**THE TASK:** The listing must be reproduced in full, exactly as it stands.

┄┄┄┄┄┄

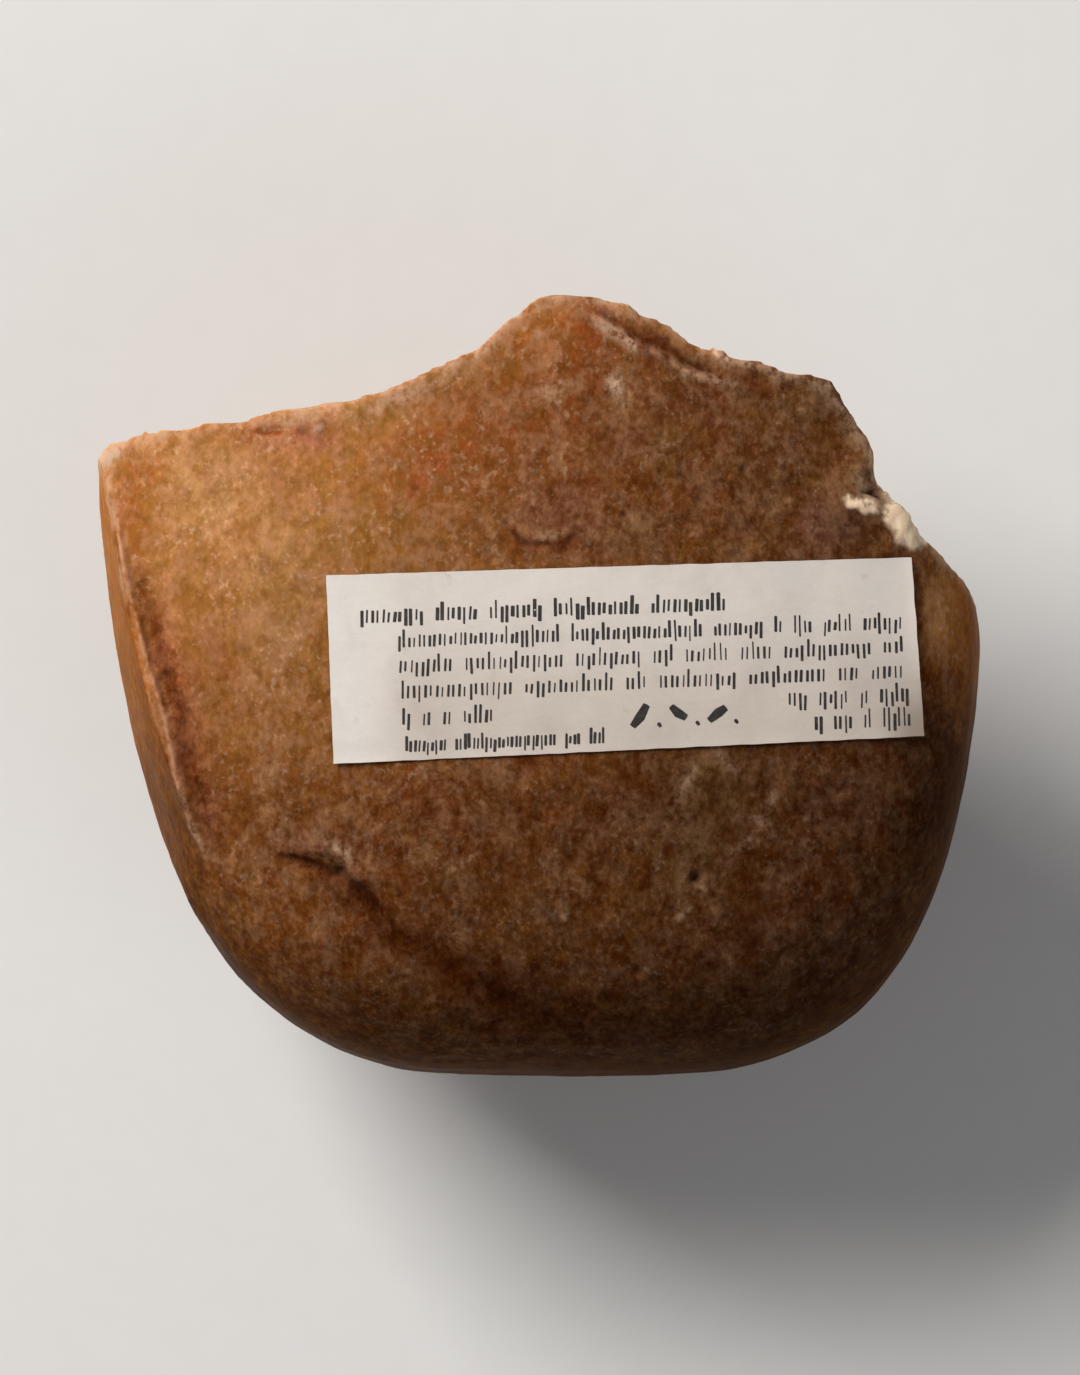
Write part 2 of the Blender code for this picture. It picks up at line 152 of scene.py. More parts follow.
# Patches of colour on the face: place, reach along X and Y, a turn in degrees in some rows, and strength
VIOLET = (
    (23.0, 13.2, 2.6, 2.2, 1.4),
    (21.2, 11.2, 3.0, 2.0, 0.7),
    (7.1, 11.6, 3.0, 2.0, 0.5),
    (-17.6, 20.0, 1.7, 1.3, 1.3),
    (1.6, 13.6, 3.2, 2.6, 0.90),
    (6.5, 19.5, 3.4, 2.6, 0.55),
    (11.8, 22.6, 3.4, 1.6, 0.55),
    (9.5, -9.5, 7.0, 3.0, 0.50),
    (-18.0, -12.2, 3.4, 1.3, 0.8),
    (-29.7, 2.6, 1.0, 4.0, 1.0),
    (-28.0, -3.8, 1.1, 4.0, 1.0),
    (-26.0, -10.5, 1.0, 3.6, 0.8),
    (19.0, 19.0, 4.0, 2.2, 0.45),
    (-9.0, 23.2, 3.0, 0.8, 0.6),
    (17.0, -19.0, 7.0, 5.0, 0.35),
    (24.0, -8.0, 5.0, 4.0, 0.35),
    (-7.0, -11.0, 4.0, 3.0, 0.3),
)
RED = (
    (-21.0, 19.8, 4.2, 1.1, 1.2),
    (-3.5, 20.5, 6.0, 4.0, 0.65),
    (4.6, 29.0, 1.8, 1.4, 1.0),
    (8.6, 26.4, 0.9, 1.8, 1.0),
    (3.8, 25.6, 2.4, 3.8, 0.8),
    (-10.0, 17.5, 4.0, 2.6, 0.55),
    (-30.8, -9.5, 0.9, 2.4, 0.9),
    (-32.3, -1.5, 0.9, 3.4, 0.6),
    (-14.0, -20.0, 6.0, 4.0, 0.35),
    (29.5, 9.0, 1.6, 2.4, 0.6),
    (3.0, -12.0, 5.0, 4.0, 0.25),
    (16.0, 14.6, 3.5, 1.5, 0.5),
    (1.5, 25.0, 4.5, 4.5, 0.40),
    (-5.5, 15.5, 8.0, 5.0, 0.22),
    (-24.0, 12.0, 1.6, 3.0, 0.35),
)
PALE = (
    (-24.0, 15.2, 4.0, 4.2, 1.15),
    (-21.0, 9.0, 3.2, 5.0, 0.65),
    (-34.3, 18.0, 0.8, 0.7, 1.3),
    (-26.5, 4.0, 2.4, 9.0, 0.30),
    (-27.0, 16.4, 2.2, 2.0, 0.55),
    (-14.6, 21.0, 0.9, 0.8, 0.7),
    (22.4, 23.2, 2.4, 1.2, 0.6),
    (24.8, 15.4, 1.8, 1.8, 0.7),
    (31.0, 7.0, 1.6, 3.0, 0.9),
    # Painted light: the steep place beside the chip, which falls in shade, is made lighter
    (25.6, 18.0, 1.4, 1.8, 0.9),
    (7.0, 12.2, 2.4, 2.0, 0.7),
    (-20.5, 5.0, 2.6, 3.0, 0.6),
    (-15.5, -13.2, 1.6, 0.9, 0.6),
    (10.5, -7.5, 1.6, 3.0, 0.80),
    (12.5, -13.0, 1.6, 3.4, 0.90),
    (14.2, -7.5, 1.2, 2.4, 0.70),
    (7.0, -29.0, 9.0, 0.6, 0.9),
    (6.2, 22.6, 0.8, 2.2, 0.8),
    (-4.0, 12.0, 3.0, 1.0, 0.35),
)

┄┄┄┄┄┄

**RESULT FOR THIS TASK:**
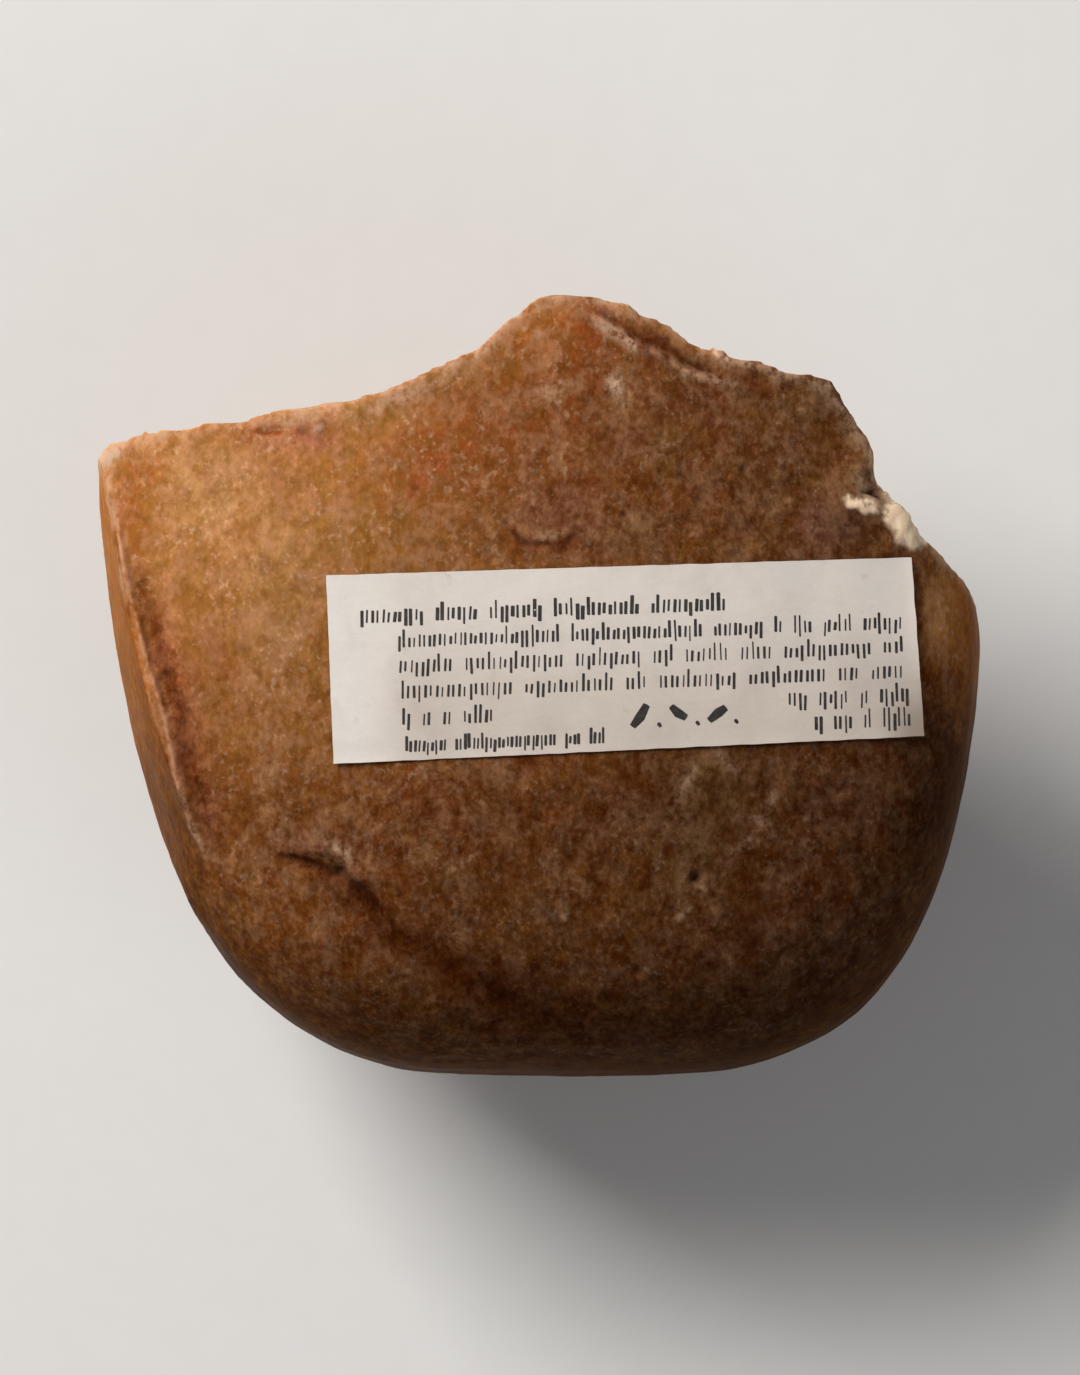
Write part 2 of the Blender code for this picture. It picks up at line 152 of scene.py. More parts follow.
# Patches of colour on the face: place, reach along X and Y, a turn in degrees in some rows, and strength
VIOLET = (
    (23.0, 13.2, 2.6, 2.2, 1.4),
    (21.2, 11.2, 3.0, 2.0, 0.7),
    (7.1, 11.6, 3.0, 2.0, 0.5),
    (-17.6, 20.0, 1.7, 1.3, 1.3),
    (1.6, 13.6, 3.2, 2.6, 0.90),
    (6.5, 19.5, 3.4, 2.6, 0.55),
    (11.8, 22.6, 3.4, 1.6, 0.55),
    (9.5, -9.5, 7.0, 3.0, 0.50),
    (-18.0, -12.2, 3.4, 1.3, 0.8),
    (-29.7, 2.6, 1.0, 4.0, 1.0),
    (-28.0, -3.8, 1.1, 4.0, 1.0),
    (-26.0, -10.5, 1.0, 3.6, 0.8),
    (19.0, 19.0, 4.0, 2.2, 0.45),
    (-9.0, 23.2, 3.0, 0.8, 0.6),
    (17.0, -19.0, 7.0, 5.0, 0.35),
    (24.0, -8.0, 5.0, 4.0, 0.35),
    (-7.0, -11.0, 4.0, 3.0, 0.3),
)
RED = (
    (-21.0, 19.8, 4.2, 1.1, 1.2),
    (-3.5, 20.5, 6.0, 4.0, 0.65),
    (4.6, 29.0, 1.8, 1.4, 1.0),
    (8.6, 26.4, 0.9, 1.8, 1.0),
    (3.8, 25.6, 2.4, 3.8, 0.8),
    (-10.0, 17.5, 4.0, 2.6, 0.55),
    (-30.8, -9.5, 0.9, 2.4, 0.9),
    (-32.3, -1.5, 0.9, 3.4, 0.6),
    (-14.0, -20.0, 6.0, 4.0, 0.35),
    (29.5, 9.0, 1.6, 2.4, 0.6),
    (3.0, -12.0, 5.0, 4.0, 0.25),
    (16.0, 14.6, 3.5, 1.5, 0.5),
    (1.5, 25.0, 4.5, 4.5, 0.40),
    (-5.5, 15.5, 8.0, 5.0, 0.22),
    (-24.0, 12.0, 1.6, 3.0, 0.35),
)
PALE = (
    (-24.0, 15.2, 4.0, 4.2, 1.15),
    (-21.0, 9.0, 3.2, 5.0, 0.65),
    (-34.3, 18.0, 0.8, 0.7, 1.3),
    (-26.5, 4.0, 2.4, 9.0, 0.30),
    (-27.0, 16.4, 2.2, 2.0, 0.55),
    (-14.6, 21.0, 0.9, 0.8, 0.7),
    (22.4, 23.2, 2.4, 1.2, 0.6),
    (24.8, 15.4, 1.8, 1.8, 0.7),
    (31.0, 7.0, 1.6, 3.0, 0.9),
    # Painted light: the steep place beside the chip, which falls in shade, is made lighter
    (25.6, 18.0, 1.4, 1.8, 0.9),
    (7.0, 12.2, 2.4, 2.0, 0.7),
    (-20.5, 5.0, 2.6, 3.0, 0.6),
    (-15.5, -13.2, 1.6, 0.9, 0.6),
    (10.5, -7.5, 1.6, 3.0, 0.80),
    (12.5, -13.0, 1.6, 3.4, 0.90),
    (14.2, -7.5, 1.2, 2.4, 0.70),
    (7.0, -29.0, 9.0, 0.6, 0.9),
    (6.2, 22.6, 0.8, 2.2, 0.8),
    (-4.0, 12.0, 3.0, 1.0, 0.35),
)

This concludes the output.